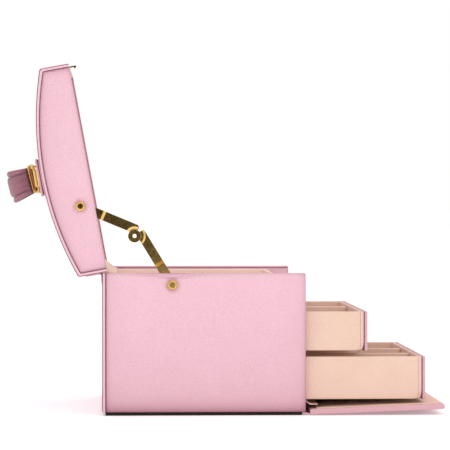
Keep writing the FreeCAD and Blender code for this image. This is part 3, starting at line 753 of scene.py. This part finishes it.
def cheek(side, sign):
    """A padded end of the lid, dimpled round the stay's rivet on the left."""
    high = CROWN_H - SKIN_T
    xs = sorted((sign * SIDE_OUT, sign * SIDE_IN))

    def shape(p):
        x, y, z = p
        t = (z - RIM) / high
        h = arch_height(y, SKIN_T)
        swell = -0.5 * fade(min(y - IN_FRONT, IN_REAR - y, z - RIM, (1 - t) * h), 7.0)
        z = RIM + t * h
        if sign < 0:
            swell -= 1.1 * dimple(y, z, STAY_LID, 11.0)
        x += sign * outer_side(x) * (swell + 0.14 * crease(y, z, 5.0 + sign))
        return [x, y, z]

    # Painted shade: darker at the edges, along the rim and in a ring round the washer on the left.
    def shade(x, y, z):
        edge = min(y - IN_FRONT, IN_REAR - y, arch_height(y, SKIN_T) - (z - RIM))
        value = 0.5 * fade(edge, 1.8) + 0.16 * fade(edge, 9.0) + 0.55 * fade(z - RIM, 0.9)
        return value + (washer_shade(y, z, STAY_LID) if sign < 0 else 0.0)

    board(f"lid_cheek_{side}_leather", (xs[0], IN_FRONT, RIM), (xs[1], IN_REAR, RIM + high), PINK, "lid",
          f"lid_cheek_{side}", radius=1.6, spacing=2.6, shape=shape, place=OPEN_LID, shade=shade)


def lid_board(name, lo, hi, material=CREAM, node=(), slot="suede", radius=0.3, spacing=20, shape=None):
    return board(name, lo, hi, material, "lid", node, slot, radius, spacing, shape, OPEN_LID)


def lining_puff(p):
    """The suede over the mirror board swells between the mirror's frame and the walls."""
    x, y, z = p
    if z < BOARD_Z + 0.5 and max(abs(x) - 97.0, abs(y - MID_Y) - 71.0) > 0:
        edge = min(SIDE_IN - abs(x), y - IN_FRONT, IN_REAR - y)
        z -= 0.9 * max(0.0, math.sin(math.pi * min(1.0, max(0.0, edge) / 20.0)))
    return [x, y, z]


lid_skin()
for side, sign in SIDES:
    cheek(side, sign)

# painted shadow: a dark cord in the seam between each cheek and the skin's bead, and a dark cord along the
# skin's outer edge
for side, sign in SIDES:
    cord(f"lid_seam_shadow_{side}", [(sign * (SIDE_OUT + 0.05), y, z) for y, z in lid_outline(SKIN_T - 0.1)], 0.5,
         GROOVE_SHADE, "lid", place=OPEN_LID)
    cord(f"lid_piping_{side}", [(sign * (HALF_W - 0.3), y, z) for y, z in lid_outline(0.35)], 0.32,
         GROOVE_SHADE, "lid", place=OPEN_LID)

lid_board("lid_lining_board", (-SIDE_IN + 0.1, IN_FRONT + 0.1, BOARD_Z),
          (SIDE_IN - 0.1, IN_REAR - 0.1, BOARD_Z + 2), node="lid_mirror_board", radius=0.8, spacing=5.0,
          shape=lining_puff)
pane = lid_board("mirror_pane", (-92, MID_Y - 66, BOARD_Z - 1.5), (92, MID_Y + 66, BOARD_Z), MIRROR, "mirror",
                 "mirror_glass", 0.5, 30)
pane.data.polygons.foreach_set("use_smooth", [p.area < 2 * MM * MM for p in pane.data.polygons])
bevelled("mirror_frame", 0.5, "lid")
for side, sign in SIDES:
    xs = sorted((sign * (SIDE_IN - 0.05), sign * (SIDE_IN - 0.75)))
    # A dark cord of painted shadow along the inside just above the rim.
    cord(f"lid_rim_shadow_{side}",
         [(sign * (SIDE_IN - 0.1), y, RIM + 1.2) for y in span(IN_FRONT + 1, IN_REAR - 1, 24)], 0.55,
         GROOVE_SHADE, "lid", place=OPEN_LID)
    lid_board(f"lid_cheek_edge_{side}", (xs[0], IN_FRONT + 0.8, RIM + 1.2), (xs[1], IN_REAR - 0.8, RIM + 6.0),
              ROSE, slot="pink_leather")
    lid_board(f"lid_cheek_lining_{side}", (xs[0], IN_FRONT + 0.8, RIM + 5.8),
              (xs[1], IN_REAR - 0.8, BOARD_Z + 0.2))
for name, y0 in (("front", IN_FRONT + 0.02), ("rear", IN_REAR - 0.72)):
    lid_board(f"lid_{name}_lining", (-SIDE_IN + 0.8, y0, RIM + 3.0), (SIDE_IN - 0.8, y0 + 0.7, BOARD_Z + 0.2))
bevelled("lid_catch", 0.22, "lid")


# ---- handle -------------------------------
CROWN = RIM + CROWN_H
TAB_BASE = CROWN + 0.02
TAB_TOP = TAB_BASE + 4.6
BAR_Z = TAB_TOP + 2.1  # the rings' lower bars, inside their keepers
RING_LENGTH, RING_HALF_W, RING_CORNER = 9.5, 12.5, 3.6
RING_LEAN = math.radians(62)
RING_X = TAB_AT - RING_LENGTH * math.sin(RING_LEAN)
RING_Z = BAR_Z + RING_LENGTH * math.cos(RING_LEAN)
STRAP_TOP = CROWN + 33.0
STRAP_T, STRAP_HALF_W = 4.0, 12.2
STRAP_SAG = math.tan(math.radians(5.5))
STITCH_LINE = 0.84  # share of the strap's half width
SAGGED = OPEN_LID @ turn_about((MID_Y, BAR_Z), -4.0)


def strap_line():
    """The strap's underside in (x, z): an arch that ends on the rings' upper bars."""
    rise = STRAP_TOP - STRAP_T - RING_Z
    half = RING_X - STRAP_T / 2
    radius = arc_radius(half, rise)
    return [(x, RING_Z + rise - radius + math.sqrt(max(0.0, radius ** 2 - x * x)))
            for x in span(-half, half, 56)]


def gathers(u):
    """Folds across the strap where it is drawn in to a ring, -1 to 1."""
    return math.sin(u * 13.0 + 0.6)


def strap_profile(u, s):
    """A proud padded middle band between two stitched edge bands, gathered at the rings."""
    a = abs(u)
    middle = 1.9 * max(0.0, 1 - (a / 0.62) ** 4) ** 0.5
    edge = 0.45 * max(0.0, 1 - ((a - 0.83) / 0.17) ** 2)
    valley = -0.5 * bell(a - 0.65, 0.04)
    near = min(s, 1 - s)
    fullness = min(1.0, 0.25 + near / 0.12)
    return fullness * (middle + edge + valley) + 0.5 * gathers(u) * math.exp(-near / 0.10) * (1 - a)


def strap_place(x, across, z):
    """Widens the strap from its rings to its crest and lets it lean towards the rear."""
    s = min(1.0, max(0.0, (x + RING_X) / (2 * RING_X)))
    widen = 0.90 + 0.31 * math.sin(math.pi * s) ** 0.8
    return (x, MID_Y + across * widen + STRAP_SAG * (z - RING_Z), z)


def strap_shade(x, y, z):
    """Painted shade: dark in the valleys beside the middle band, in the gathers and near the rings."""
    near = RING_X - abs(x)
    u = (y - MID_Y - STRAP_SAG * (z - RING_Z)) / STRAP_HALF_W
    folds = 0.30 * (0.5 - 0.5 * gathers(u)) * math.exp(-near / 12.0)
    return 0.5 * bell(abs(u) - 0.68, 0.06) + folds + 0.25 * math.exp(-near / 4.0)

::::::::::

■ **TASK TO COMPLETE**: Everything from the first line above through the line that contains "return value +" should be duplicated exactly, please, and nothing beyond it.

■ **FULL SOLUTION**:
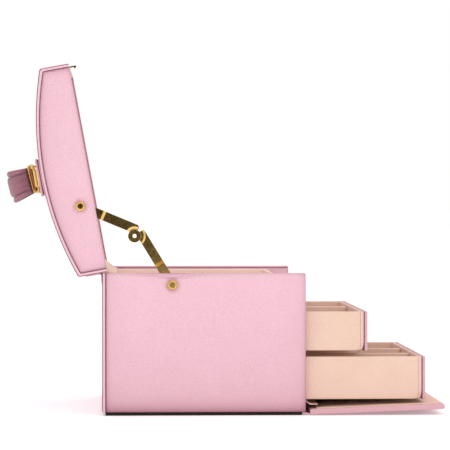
Keep writing the FreeCAD and Blender code for this image. This is part 3, starting at line 753 of scene.py. This part finishes it.
def cheek(side, sign):
    """A padded end of the lid, dimpled round the stay's rivet on the left."""
    high = CROWN_H - SKIN_T
    xs = sorted((sign * SIDE_OUT, sign * SIDE_IN))

    def shape(p):
        x, y, z = p
        t = (z - RIM) / high
        h = arch_height(y, SKIN_T)
        swell = -0.5 * fade(min(y - IN_FRONT, IN_REAR - y, z - RIM, (1 - t) * h), 7.0)
        z = RIM + t * h
        if sign < 0:
            swell -= 1.1 * dimple(y, z, STAY_LID, 11.0)
        x += sign * outer_side(x) * (swell + 0.14 * crease(y, z, 5.0 + sign))
        return [x, y, z]

    # Painted shade: darker at the edges, along the rim and in a ring round the washer on the left.
    def shade(x, y, z):
        edge = min(y - IN_FRONT, IN_REAR - y, arch_height(y, SKIN_T) - (z - RIM))
        value = 0.5 * fade(edge, 1.8) + 0.16 * fade(edge, 9.0) + 0.55 * fade(z - RIM, 0.9)
        return value + (washer_shade(y, z, STAY_LID) if sign < 0 else 0.0)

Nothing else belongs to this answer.